There's a few different ways to get XP in the game. One---the most common---is by taking pictures (photojournalist, remember!), with extra points awarded for composition and content of the pictures (a delightful twist on the first-person view that I wish more games would try). You also get lots of points for finding survivors scattered throughout the mall and convincing them to follow you back to safety, with still more points awarded if you get them there.
But the thing is, on your first play-through, you don't have a chance at actually saving anyone---you just don't have the mojo to keep the zombies away. So if you really want to max out your level points, the winning strategy is to find survivors, promise to get them out of the danger zone, lead them to someplace really exposed, then run to high ground, and... take pictures as the zombies eat them.
And that's every bit as horrible as it sounds, especially since each survivor has their own individual screams and death animations, all of which are quite blood-curdling. This is totally horrible, and you feel like a bad, bad person, even though it's really the parameters of the game that have forced you to make such a dreadful choice.
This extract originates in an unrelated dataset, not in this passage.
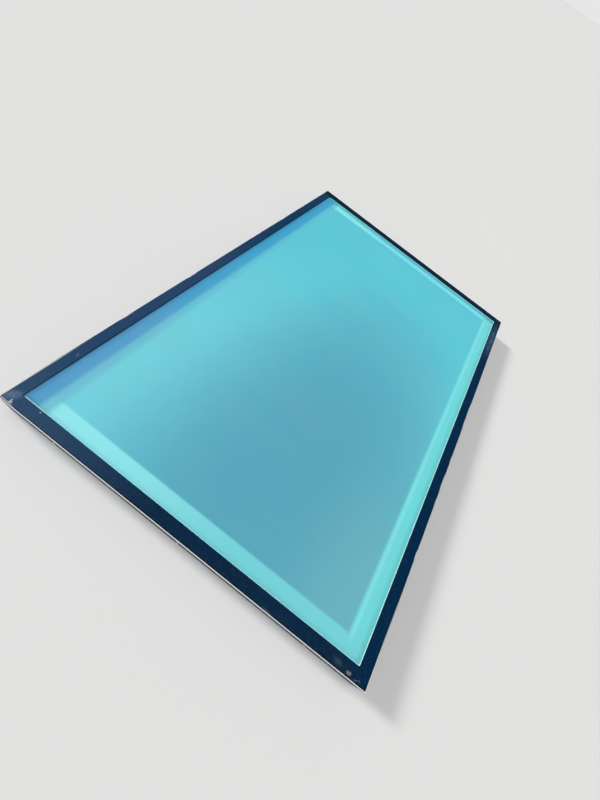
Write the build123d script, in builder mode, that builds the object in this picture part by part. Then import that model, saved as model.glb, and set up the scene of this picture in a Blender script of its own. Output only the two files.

But it also means you get immensely more satisfaction on your next run through the game, as you find the people you previously condemned to death, and save them from the fate you've already seen. It's sort of comparable to the time-scrambling of John Travolta's death in Pulp Fiction---the medium trumpeting its ability to defy death, even as it makes you aware of the artifice needed to resurrect the dead. Amusingly, my wife (who insists that I refer to her on this blog as "The Fuzzwife") flatly refuses to accept this logic, saying that these people are dead and it's my fault, even though they're alive on the most recent playthrough---the very idea of arguing about whether the first or last playthrough is the real one gives you some idea of the questions of narrative ontology that this game brings up.
A similar logic applies to the game's story missions. The first time through, you won't be able to complete even the first day's missions (the story missions happen in time with the in-game clock---if you're too late to a key spot, you'll miss out on the story). So you develop a mentality of "I don't care why the zombies are here; I just want to survive." But each time you play through, you'll be able to learn more about what's going on, and learning about events often changes the course of them dramatically---the last day in the mall is very, very different based on how many of the story missions you've completed.
Since you can take different missions each time through, each with their own cutscenes, the narrative of each playthrough becomes very different. The first time you play, Frank is a monster, cynically seducing people from safety so he can take pictures of the deaths he causes, all the while ignoring the real story that he's supposedly here to investigate. The second time, Frank becomes a hard-boiled detective, pursuing the big story while mostly ignoring the saps who don't have his abilities, except the occasional survivor whose plight especially moves him. And the third time you play, Frank is a superhero, saving the innocents while ignoring the big picture.
In keeping with this approach, the game's cutscenes are very smart about keeping Frank's character ambiguous---he's presented as a self-important sleazeball with glimmerings of conscience, but whether the sleazeball or the conscience wins is determined through your play. There's few games, in fact, where the double meaning of "play" is so appropriate. You "play" Frank West very much like a movie star plays a role---you settle on an attitude to the scripted events, and move through the narrative that's been laid down beforehand, changing it through the application of your personality.
A lot of games create interactive narrative through the strict application of choice, but the choice is usually fairly binary---kill or save this character, investigate this or that path, and the like. What's neat about Dead Rising is that its narrative choices are much more of a continuum---you can be somewhat good, or somewhat bad, with a lot of gradations and varieties in between. You have the option of doing many vile things, like taking pictures of suffering victims, but you can also not do them, or do them and then make up for them by saving said victims. And unlike many sandboxes, Dead Rising keeps you very conscious of the moral implications of your choices, with Frank's lip-smacking photo critiques or survivor's pleas constantly heard based on your actions.
Even niftier is how it makes the repetition of missions, which is a basic component of most game-playing, inherent to the overall vision of the game. In order to really see what the game has to offer, you have to play the same parts in different ways. And because each approach gives you different cutscenes, including a different end, none is the complete or correct version of the story---all are equal options, and all are the real story.
I'll leave it for others to answer why zombie stories so often end up surprisingly artistically ambitious. But Dead Rising is definitely yet another example of a gory little shocker that turns out to have much more up its tattered sleeve. Much as I liked the storytelling of Bioshock or Mass Effect, Dead Rising ultimately seems like the more exciting and experimental approach to interactive narrative, laying down paths that few other games have tried to follow. It's foregrounding of choice and its awareness of repetition makes it the most genuinely medium-specific approach to narrative I've seen in a videogame, creating a story---or stories---that I really can't imagine being told in any other medium.
Plus, you get to run over zombies with a lawnmower. What's not to like?